Lane 87: “digested and cloned NdeI/XhoI in the pET22b vector” – please correct the sentence, cloned into NdeI/XhoI sites?

Lane 126, please specify how much protein was used in crosslinking experiments

Lane 177: please explain that DnaK(E) states for DnaK+GrpE

Lane 192: please specify why you use a plasmid DNA not a linear plasmid or a PCR fragment

Lane 316: is it important that the plasmid contains H. pylori genomic DNA or it is not crucial for the story. Can the authors speculate whether CbpA binding to DNA is in anyway specific (as E. coli CbpA is specific towards AT-rich regions)

Figure 6: please specify and depict it on the figure, which activities o CbpA were confirmed (generally right-hand part) and which are more speculative (left –hand part).

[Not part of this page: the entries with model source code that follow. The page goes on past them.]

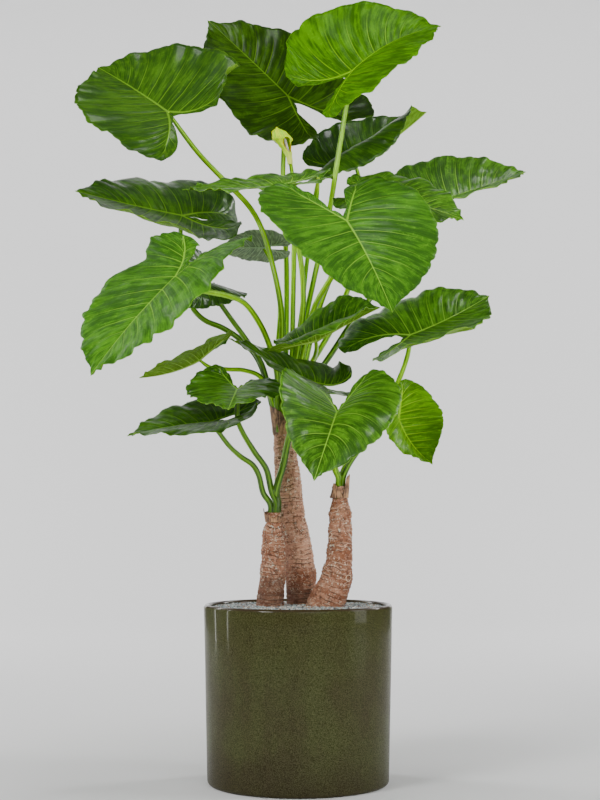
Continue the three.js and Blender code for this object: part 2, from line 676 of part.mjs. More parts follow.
add('planter', planterSolid(), glaze);

function filling(bottom, top) {
  const profile = [
    new THREE.Vector2(0, bottom),
    new THREE.Vector2(potInside(bottom), bottom),
    new THREE.Vector2(potInside(top), top),
    new THREE.Vector2(0, top),
  ];
  return turned(profile, POT_SIDES);
}

add('soil', nest(filling(POT_FLOOR + GAP, SOIL_TOP)), soilBrown);

function gravelSolid() {
  const cells = Math.round((2 * POT_RIM_RADIUS) / GRAVEL_GRAIN);
  const depth = GRAVEL_TOP - SOIL_TOP - GAP;
  const bed = new THREE.BoxGeometry(2 * POT_RIM_RADIUS, 2 * POT_RIM_RADIUS, depth, cells, cells, 1);
  bed.translate(0, 0, SOIL_TOP + GAP + depth / 2);
  const position = bed.attributes.position;
  for (let i = 0; i < position.count; i += 1) {
    if (position.getZ(i) < GRAVEL_TOP - 1) continue;
    const x = position.getX(i);
    const y = position.getY(i);
    const mound = 1 - (x * x + y * y) / (2 * POT_RIM_RADIUS ** 2);
    const bump = scatter(Math.round(x), Math.round(y)) - 0.5;
    position.setZ(i, GRAVEL_TOP - 6 + 6 * mound + GRAVEL_RELIEF * bump);
  }
  const edge = new THREE.CylinderGeometry(potInside(SOIL_TOP) - 3, potInside(SOIL_TOP) - 3, 60, POT_SIDES);
  edge.rotateX(Math.PI / 2);
  edge.translate(0, 0, GRAVEL_TOP);
  return toSolid(bed).intersect(toSolid(edge));
}
add('gravel', nest(gravelSolid()), gravelGrey);

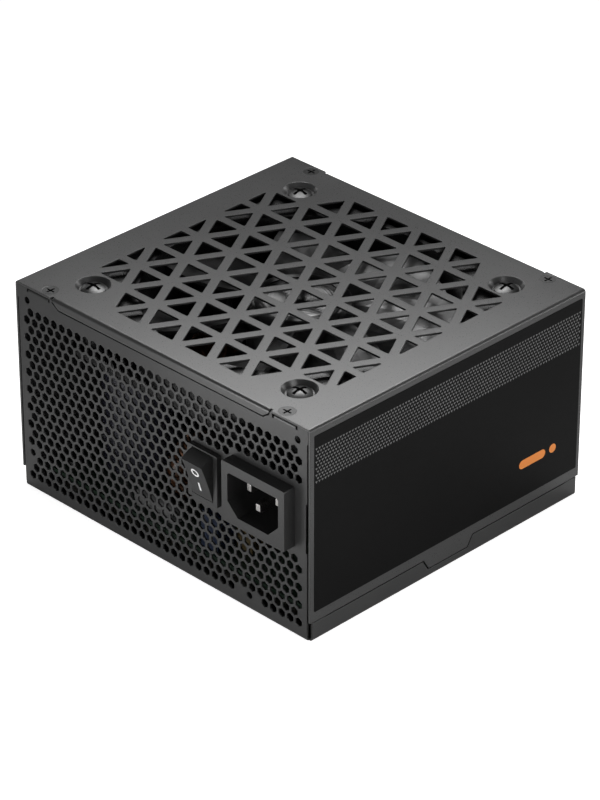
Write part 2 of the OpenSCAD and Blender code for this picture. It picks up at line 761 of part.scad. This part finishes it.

Please use the same specification of the protein amount through the manuscript, either the amount (pmol) or concentration (pM) (e.g. Fig 3 the CbpA amount is presented as pmol (lanes 200-201), while in the manuscript part the concentration is given (lanes 208-209))

Comments for author File: Comments.docx

Author Response

an item-by-item response is provided in the attached file.

Author Response File: Author Response.docx

Reviewer 2 Report

The paper “The Helicobacter pylori HspR -modulatori CbpA…” by Pepe et al., is focused on the functional characterization of CbpA, a regulatory protein involved in the modulation of the heat shock response in H.pylori. In particular, considering the homology with the E.coli CbpA, the authors have asked whether also in H.pylori CbpA was able to form dimers and to bind DNA in order to protect DNA damage during stress condition.

Data obtained through EMSA assays and crosslinking experiments clearly indicate that dimerization is a prerequisite for DNA recognition and binding and that the deletion of the C‑terminal portion of CbpA severely affects capacity to form dimers. As for the interaction of CbpA with other proteins, the authors were able to convincingly show that the protein is able to stimulate the ATPase activity of the DnaK chaperone, and that in vitro its DNA binding activity is decreased in the presence of HspR, the heat shock master repressor

The paper is very well written and is supported by a logical and well thought experimental approach. The results are clear and well discussed. Future perspectives addressing the multifunctional role of CbpA and its interactions with other regulatory elements are appropriately presented.

Overall, the paper gives a sound contribution to the deciphering the complex regulatory strategies adopted by H.pylori and therefore I strongly recommend the publication in Microorganisms.

 

Author Response

We thank the reviewer.

Round 2

Reviewer 1 Report

Thank you for making all the requested corrections, the manuscript has improved and now better presents results.